Would you have respected Prodigy more if he had come to you and told you he didn’t think you were a good rapper?
Nah! Hell no! Even with Prodigy, like, I still like the Mobb. Havoc, I like him even more. I always have. I never really, really was ever tight with Prodigy. Ever, ever. He doesn’t have to explain why he doesn’t like Jay-Z or Sheek. That’s his opinion. Now would he ever reach his hand out to give me a pound or any of that? Nah. I’ll break his…that would be something crazy right there. I’m talking as a grown man, on some G shit. I don’t know how grown niggas move like that. Havoc is my nigga. Havoc’s my nigga but I could see how homie is just thrown into a whole bunch of shit.
Havoc must have to do a crazy amount of damage control.

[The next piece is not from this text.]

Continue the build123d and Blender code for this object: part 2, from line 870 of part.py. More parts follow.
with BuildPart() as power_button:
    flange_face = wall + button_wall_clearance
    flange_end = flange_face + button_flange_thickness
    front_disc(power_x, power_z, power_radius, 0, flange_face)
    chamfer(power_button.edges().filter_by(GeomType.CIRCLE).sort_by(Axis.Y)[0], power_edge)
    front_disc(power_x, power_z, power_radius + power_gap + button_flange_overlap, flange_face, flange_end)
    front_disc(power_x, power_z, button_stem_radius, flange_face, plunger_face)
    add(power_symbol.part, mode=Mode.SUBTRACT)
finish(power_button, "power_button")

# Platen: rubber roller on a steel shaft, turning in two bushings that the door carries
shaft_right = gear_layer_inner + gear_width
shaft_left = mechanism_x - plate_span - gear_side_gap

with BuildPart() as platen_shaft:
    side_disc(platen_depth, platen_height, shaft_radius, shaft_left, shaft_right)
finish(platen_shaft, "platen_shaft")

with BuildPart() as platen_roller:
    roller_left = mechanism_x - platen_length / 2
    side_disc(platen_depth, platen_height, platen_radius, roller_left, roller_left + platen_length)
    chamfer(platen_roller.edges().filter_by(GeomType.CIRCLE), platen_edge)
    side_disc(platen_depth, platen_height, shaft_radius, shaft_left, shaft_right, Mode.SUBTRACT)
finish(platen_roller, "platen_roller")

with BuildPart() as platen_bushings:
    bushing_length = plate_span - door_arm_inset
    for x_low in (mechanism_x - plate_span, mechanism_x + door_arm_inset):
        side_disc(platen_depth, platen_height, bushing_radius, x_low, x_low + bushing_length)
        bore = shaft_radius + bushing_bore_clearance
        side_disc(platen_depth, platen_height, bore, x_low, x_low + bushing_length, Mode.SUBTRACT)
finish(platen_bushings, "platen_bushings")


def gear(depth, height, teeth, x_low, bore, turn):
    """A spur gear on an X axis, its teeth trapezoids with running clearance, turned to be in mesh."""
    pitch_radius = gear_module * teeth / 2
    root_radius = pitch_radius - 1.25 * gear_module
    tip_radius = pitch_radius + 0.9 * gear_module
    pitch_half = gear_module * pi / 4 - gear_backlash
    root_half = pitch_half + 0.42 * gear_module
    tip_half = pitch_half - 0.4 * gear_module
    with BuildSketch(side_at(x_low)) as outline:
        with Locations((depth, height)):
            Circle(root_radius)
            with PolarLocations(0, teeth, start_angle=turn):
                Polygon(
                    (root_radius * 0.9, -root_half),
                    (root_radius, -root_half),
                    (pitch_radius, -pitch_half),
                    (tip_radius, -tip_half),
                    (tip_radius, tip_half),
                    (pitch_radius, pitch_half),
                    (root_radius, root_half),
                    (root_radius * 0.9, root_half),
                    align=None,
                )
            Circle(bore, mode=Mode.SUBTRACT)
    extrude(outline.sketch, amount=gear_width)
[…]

(laughs) Oh, man. Yeah. And you see it too. You don’t hear nothing about Havoc or Noyd or none of them. They’re good dudes.

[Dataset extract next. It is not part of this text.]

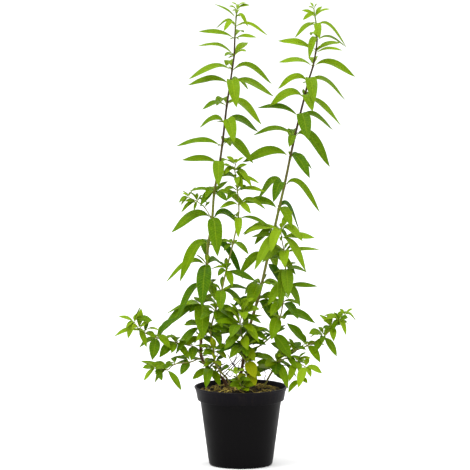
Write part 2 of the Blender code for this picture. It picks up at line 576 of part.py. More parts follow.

You could see what it is and what attention people are seeking. But as far as me, I still like the Mobb. Anything else, please let it go, little homie. I still like the Mobb. I like Havoc even more. But lyrically, physically, anything, please let it go.
Does hate from artists or fans bother you today?
Nah. I think that’s always going to happen no matter who you are. Hov is at the top of his game and he can’t everybody. I’m a big Nas fan and he can’t please everybody. You name the rapper.
What can you tell us about the upcoming D-Block compilation?
It’s fire, man. We got a lot of records, man. As far as all the artists on it, it’s raw. It’s straight raw. It’s straight hip-hop. We got a couple of singles on there and everybody is on their A-game as artists because they know this is their chance to shine and their chance for them to come out with their own solo projects after that.
When do you think the new Lox album Live, Suffer, Celebrate will drop?
We’re looking at hopefully if not around back to school time then somewhere right after that, shortly after that.